Copy out all lines that carry the word "from".

Dataset rows
---------------

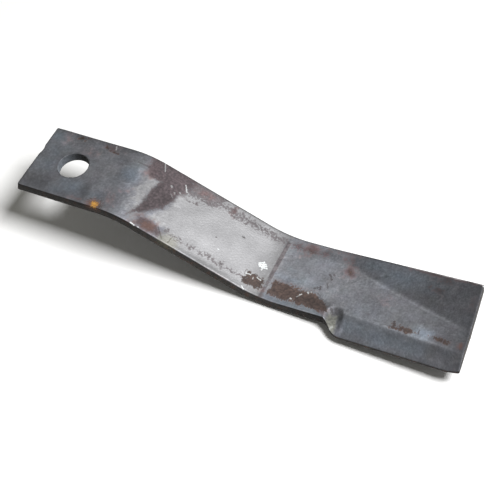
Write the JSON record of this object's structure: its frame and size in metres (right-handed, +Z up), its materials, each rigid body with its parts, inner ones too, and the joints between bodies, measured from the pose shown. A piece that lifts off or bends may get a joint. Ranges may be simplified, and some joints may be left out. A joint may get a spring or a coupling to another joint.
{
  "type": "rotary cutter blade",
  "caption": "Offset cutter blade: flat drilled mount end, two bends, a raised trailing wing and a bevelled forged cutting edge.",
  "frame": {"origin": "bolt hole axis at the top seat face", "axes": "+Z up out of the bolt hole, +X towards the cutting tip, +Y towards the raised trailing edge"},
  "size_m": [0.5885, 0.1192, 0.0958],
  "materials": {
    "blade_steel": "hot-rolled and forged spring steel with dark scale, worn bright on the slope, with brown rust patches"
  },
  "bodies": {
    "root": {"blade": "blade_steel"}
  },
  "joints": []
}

---------------

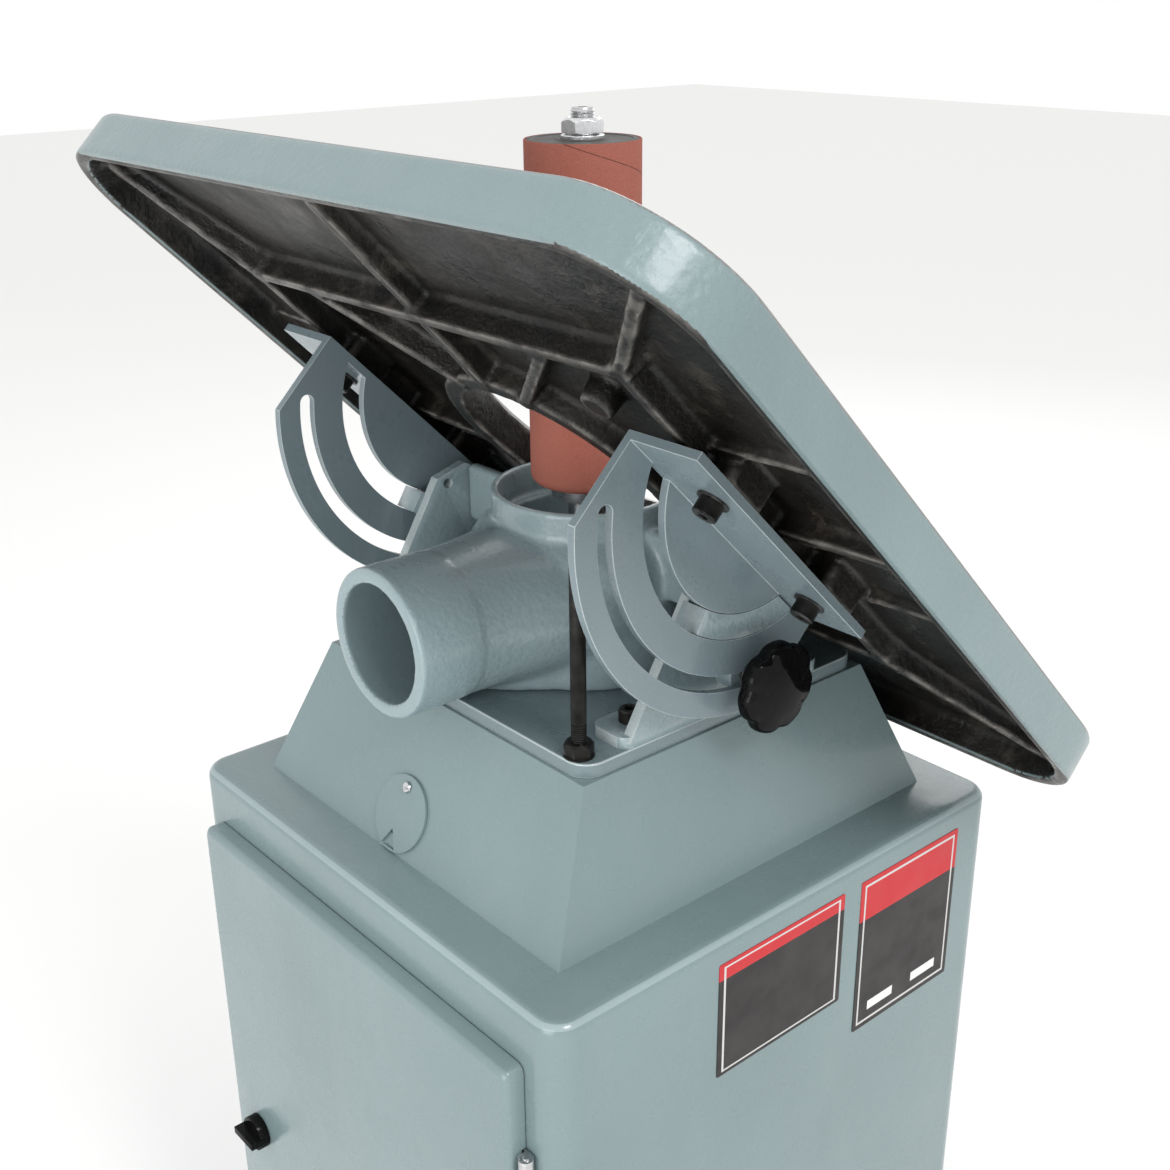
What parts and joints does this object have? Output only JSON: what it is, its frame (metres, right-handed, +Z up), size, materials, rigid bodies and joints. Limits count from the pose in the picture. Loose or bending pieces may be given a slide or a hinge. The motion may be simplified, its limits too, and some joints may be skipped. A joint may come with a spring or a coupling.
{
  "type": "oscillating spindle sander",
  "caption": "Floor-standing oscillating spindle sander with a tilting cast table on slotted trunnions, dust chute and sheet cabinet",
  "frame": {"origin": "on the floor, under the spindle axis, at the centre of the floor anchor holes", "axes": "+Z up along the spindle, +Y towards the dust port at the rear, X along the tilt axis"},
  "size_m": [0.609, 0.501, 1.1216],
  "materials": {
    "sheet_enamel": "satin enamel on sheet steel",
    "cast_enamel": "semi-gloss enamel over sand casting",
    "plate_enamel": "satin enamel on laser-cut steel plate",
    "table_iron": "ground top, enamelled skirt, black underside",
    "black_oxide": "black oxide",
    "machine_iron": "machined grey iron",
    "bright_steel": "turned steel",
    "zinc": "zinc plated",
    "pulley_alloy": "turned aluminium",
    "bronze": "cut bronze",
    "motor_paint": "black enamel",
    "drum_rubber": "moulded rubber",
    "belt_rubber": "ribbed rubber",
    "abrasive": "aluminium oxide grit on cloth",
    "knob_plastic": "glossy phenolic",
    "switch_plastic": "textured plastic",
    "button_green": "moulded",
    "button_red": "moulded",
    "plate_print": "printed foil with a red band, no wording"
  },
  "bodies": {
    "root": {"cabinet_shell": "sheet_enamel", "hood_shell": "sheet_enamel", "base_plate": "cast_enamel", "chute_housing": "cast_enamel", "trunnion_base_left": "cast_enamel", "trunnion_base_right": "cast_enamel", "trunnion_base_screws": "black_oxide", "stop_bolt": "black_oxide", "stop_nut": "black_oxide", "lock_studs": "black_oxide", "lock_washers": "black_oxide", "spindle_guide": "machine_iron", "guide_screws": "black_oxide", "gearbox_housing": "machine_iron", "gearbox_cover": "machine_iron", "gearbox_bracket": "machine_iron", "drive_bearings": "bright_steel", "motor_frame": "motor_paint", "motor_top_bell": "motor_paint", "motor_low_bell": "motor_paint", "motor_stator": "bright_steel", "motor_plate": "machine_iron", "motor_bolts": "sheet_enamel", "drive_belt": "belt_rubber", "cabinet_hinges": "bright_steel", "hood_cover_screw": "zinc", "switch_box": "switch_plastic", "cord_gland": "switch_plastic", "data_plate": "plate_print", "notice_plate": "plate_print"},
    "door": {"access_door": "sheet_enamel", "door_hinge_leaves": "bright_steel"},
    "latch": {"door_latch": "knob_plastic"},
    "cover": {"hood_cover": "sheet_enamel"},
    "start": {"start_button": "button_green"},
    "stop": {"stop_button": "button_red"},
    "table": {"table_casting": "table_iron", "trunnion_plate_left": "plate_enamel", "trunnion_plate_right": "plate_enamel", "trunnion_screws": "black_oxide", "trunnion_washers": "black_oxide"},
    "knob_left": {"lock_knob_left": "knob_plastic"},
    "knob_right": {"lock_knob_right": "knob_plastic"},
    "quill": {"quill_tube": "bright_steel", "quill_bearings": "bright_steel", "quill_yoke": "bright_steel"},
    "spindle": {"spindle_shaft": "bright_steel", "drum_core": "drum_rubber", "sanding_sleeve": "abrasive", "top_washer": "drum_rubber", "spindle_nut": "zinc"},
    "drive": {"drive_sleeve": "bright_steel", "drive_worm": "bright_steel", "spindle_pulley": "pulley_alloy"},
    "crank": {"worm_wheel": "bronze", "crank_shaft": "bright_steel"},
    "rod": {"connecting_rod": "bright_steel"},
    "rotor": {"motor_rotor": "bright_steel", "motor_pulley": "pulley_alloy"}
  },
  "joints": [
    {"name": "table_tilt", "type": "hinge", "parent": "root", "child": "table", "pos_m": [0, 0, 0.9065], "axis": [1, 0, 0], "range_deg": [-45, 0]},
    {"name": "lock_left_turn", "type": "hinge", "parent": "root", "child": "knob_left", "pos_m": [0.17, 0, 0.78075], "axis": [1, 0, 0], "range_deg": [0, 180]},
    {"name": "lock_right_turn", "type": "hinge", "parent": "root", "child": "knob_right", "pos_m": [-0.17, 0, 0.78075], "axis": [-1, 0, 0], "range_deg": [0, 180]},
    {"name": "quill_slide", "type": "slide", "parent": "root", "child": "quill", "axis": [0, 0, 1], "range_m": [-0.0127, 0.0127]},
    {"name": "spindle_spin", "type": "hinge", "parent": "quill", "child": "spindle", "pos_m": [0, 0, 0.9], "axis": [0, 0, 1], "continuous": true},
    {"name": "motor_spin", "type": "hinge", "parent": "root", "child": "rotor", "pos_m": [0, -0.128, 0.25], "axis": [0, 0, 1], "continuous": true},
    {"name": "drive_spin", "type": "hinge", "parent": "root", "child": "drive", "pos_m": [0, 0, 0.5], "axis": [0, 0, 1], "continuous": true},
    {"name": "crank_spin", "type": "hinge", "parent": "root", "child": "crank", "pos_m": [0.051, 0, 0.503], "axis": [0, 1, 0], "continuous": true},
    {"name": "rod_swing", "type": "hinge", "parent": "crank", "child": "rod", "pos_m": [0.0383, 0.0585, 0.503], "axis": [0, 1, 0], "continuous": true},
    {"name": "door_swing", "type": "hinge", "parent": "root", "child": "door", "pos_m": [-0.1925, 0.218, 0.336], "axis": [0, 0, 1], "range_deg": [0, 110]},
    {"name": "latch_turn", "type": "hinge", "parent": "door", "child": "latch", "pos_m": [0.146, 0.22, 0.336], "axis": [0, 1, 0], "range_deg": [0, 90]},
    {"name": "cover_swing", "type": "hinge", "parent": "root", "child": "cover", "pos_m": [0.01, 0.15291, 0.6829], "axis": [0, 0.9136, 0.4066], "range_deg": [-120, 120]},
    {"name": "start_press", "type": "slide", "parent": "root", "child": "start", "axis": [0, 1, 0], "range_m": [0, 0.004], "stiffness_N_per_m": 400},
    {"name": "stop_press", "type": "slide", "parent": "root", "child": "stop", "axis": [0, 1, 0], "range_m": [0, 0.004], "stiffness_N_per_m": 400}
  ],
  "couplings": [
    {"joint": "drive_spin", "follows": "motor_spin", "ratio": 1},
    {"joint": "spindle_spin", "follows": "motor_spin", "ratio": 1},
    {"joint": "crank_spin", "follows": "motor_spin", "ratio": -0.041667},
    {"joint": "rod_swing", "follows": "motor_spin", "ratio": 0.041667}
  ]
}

---------------

▸ Problem solution:
Write the JSON record of this object's structure: its frame and size in metres (right-handed, +Z up), its materials, each rigid body with its parts, inner ones too, and the joints between bodies, measured from the pose shown. A piece that lifts off or bends may get a joint. Ranges may be simplified, and some joints may be left out. A joint may get a spring or a coupling to another joint.
What parts and joints does this object have? Output only JSON: what it is, its frame (metres, right-handed, +Z up), size, materials, rigid bodies and joints. Limits count from the pose in the picture. Loose or bending pieces may be given a slide or a hinge. The motion may be simplified, its limits too, and some joints may be skipped. A joint may come with a spring or a coupling.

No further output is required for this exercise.